Exercise: Your task is to quote the material that follows, in full and exactly.
(begin)
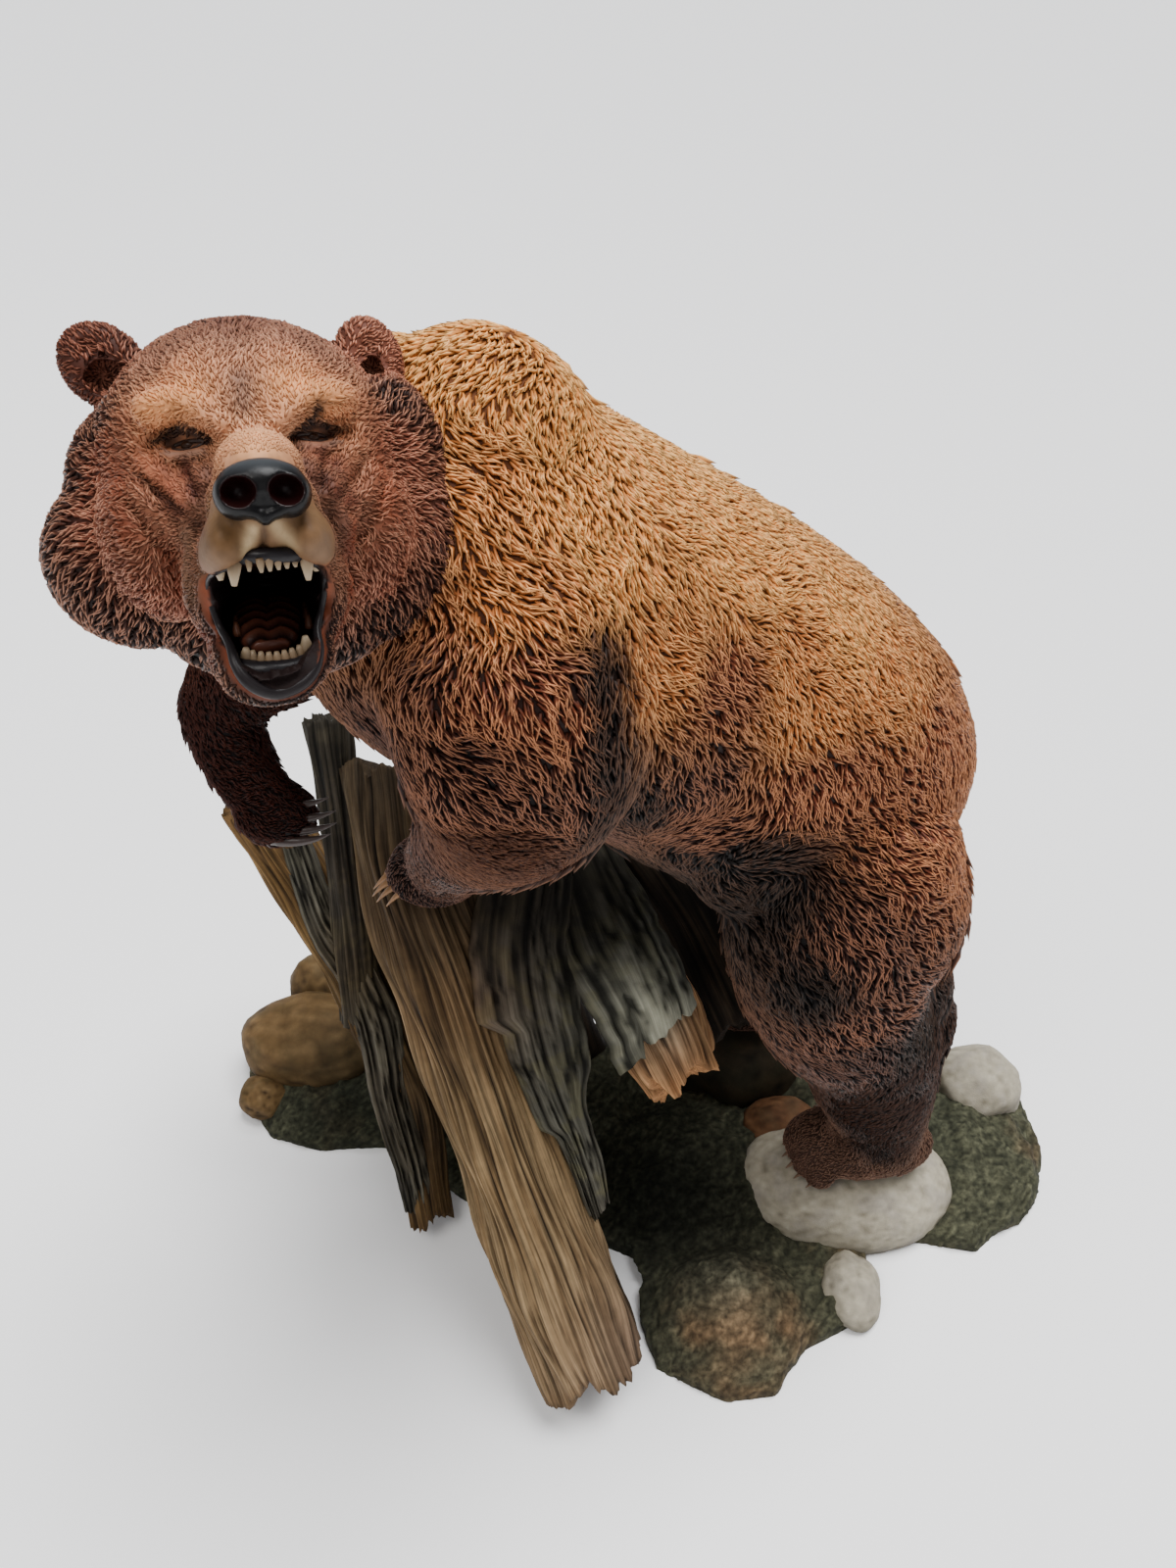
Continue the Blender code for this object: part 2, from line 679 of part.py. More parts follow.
def main_log(grow=0.0):
    return log("main_log", MAIN_LOG, 18, 14, sides=16, grow=grow, seed=4, steps=2)


def seats(gap):
    """The stones and the log where the bear stands, grown by the gap."""
    return [hind_stone(gap), far_rock(gap), main_log(gap)]


def plate():
    outline = np.array(GROUND_OUTLINE, float) * UNIT
    centre = at(5, 12)
    levels = [(1.0, -1.0), (1.0, 0.5), (0.95, 1.0), (0.5, 1.2)]
    points, faces = [], []
    count = len(outline)
    for share, height in levels:
        for p in outline:
            q = centre + (p - centre) * share
            points.append((q[0], q[1], height * GROUND_THICKNESS))
    for i in range(len(levels) - 1):
        for k in range(count):
            n = (k + 1) % count
            faces.append((i * count + k, i * count + n, (i + 1) * count + n, (i + 1) * count + k))
    faces.append(tuple(range(count)))
    faces.append(tuple(range(len(points) - count, len(points))))
    return object_from("plate", points, faces)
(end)
Task output:
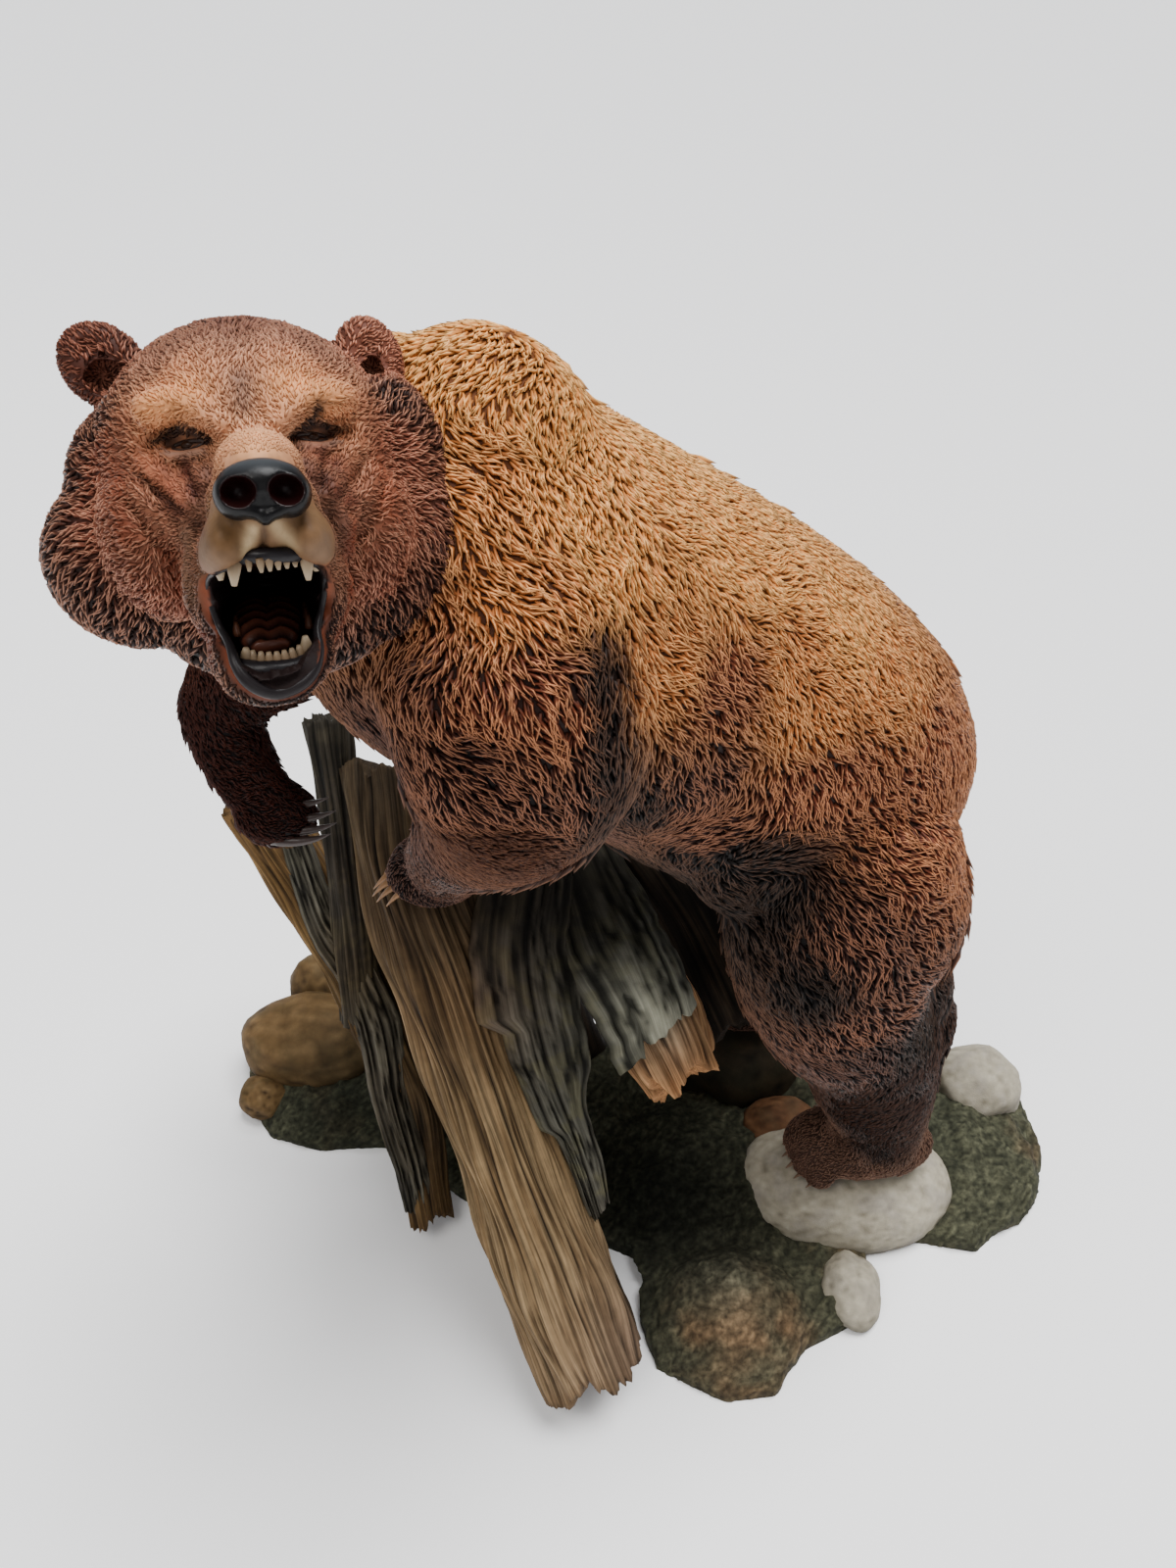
Continue the Blender code for this object: part 2, from line 679 of part.py. More parts follow.
def main_log(grow=0.0):
    return log("main_log", MAIN_LOG, 18, 14, sides=16, grow=grow, seed=4, steps=2)


def seats(gap):
    """The stones and the log where the bear stands, grown by the gap."""
    return [hind_stone(gap), far_rock(gap), main_log(gap)]


def plate():
    outline = np.array(GROUND_OUTLINE, float) * UNIT
    centre = at(5, 12)
    levels = [(1.0, -1.0), (1.0, 0.5), (0.95, 1.0), (0.5, 1.2)]
    points, faces = [], []
    count = len(outline)
    for share, height in levels:
        for p in outline:
            q = centre + (p - centre) * share
            points.append((q[0], q[1], height * GROUND_THICKNESS))
    for i in range(len(levels) - 1):
        for k in range(count):
            n = (k + 1) % count
            faces.append((i * count + k, i * count + n, (i + 1) * count + n, (i + 1) * count + k))
    faces.append(tuple(range(count)))
    faces.append(tuple(range(len(points) - count, len(points))))
    return object_from("plate", points, faces)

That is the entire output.